Skip to main content
Dryad logo

Supplementary material for: Building alternative consensus trees and supertrees using k-means and Robinson and Foulds distance

Citation

Makarenkov, Vladimir (2021), Supplementary material for: Building alternative consensus trees and supertrees using k-means and Robinson and Foulds distance, Dryad, Dataset, https://doi.org/10.5061/dryad.ffbg79ctw

Abstract

Each gene has its own evolutionary history which can substantially differ from the evolutionary histories of other genes. For example, some individual genes or operons can be affected by specific horizontal gene transfer and recombination events. Thus, the evolutionary history of each gene should be represented by its own phylogenetic tree which may display different evolutionary patterns from the species tree that accounts for the main patterns of vertical descent. The output of traditional consensus tree or supertree inference methods is a unique consensus tree or supertree. Here, we describe a new efficient method for inferring multiple alternative consensus trees and supertrees to best represent the most important evolutionary patterns of a given set of phylogenetic trees (i.e. additive trees or X-trees).
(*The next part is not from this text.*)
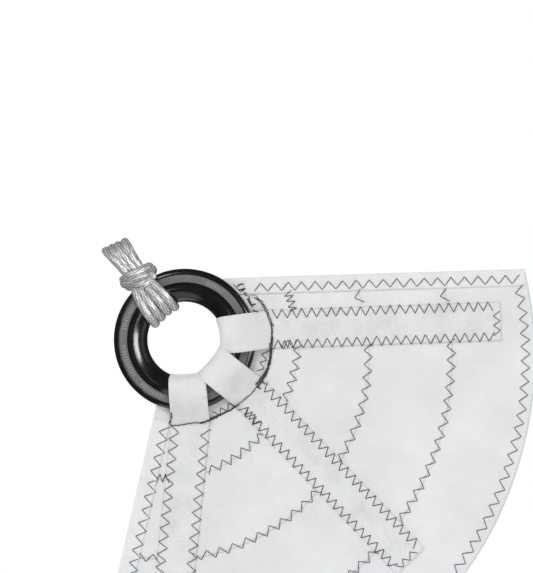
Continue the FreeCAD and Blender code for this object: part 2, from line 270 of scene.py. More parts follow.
def webbing():
    n = Nodes("webbing")
    lay = n.add("ShaderNodeAttribute", attribute_name="lay")
    place = n.add("ShaderNodeSeparateXYZ")
    n.link(lay.outputs["Vector"], place.inputs[0])
    weave = weave_height(n, place.outputs["X"], place.outputs["Y"], 1.3 * MM)
    soil = n.noise(70, 6, 0.65)
    fine = n.noise(900, 3, 0.7)
    base = n.ramp(soil, (0.28, grey(0.60, 0.01)), (0.52, grey(0.69, 0.01)), (0.8, grey(0.73, 0.01)))
    colour = n.mix(0.16, base, n.ramp(fine, (0.35, grey(0.3)), (0.65, grey(0.95))), "SOFT_LIGHT")
    normal = n.bump(n.noise(140, 4, 0.6), 0.3, 0.35 * MM)
    normal = n.bump(weave, 0.35, 0.12 * MM, normal)
    rough = n.math("MULTIPLY_ADD", soil, 0.15, 0.62)
    return n.finish(colour, rough, normal, Sheen_Weight=0.25)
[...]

We show how a specific version of the popular k-means clustering algorithm, based on some interesting properties of the Robinson and Foulds topological distance, can be used to partition a given set of trees into one (when the data are homogeneous) or multiple (when the data are heterogeneous) cluster(s) of trees. We adapt the popular Caliński-Harabasz, Silhouette, Ball and Hall, and Gap cluster validity indices to tree clustering with k-means. A special attention is paid to the relevant but very challenging problem of inferring alternative supertrees, built from phylogenies constructed for different, but mutually overlapping, sets of taxa. The use of the Euclidean approximation in the objective function of the method makes it faster than the existing tree clustering techniques, and thus perfectly suitable for the analysis of large genomic datasets.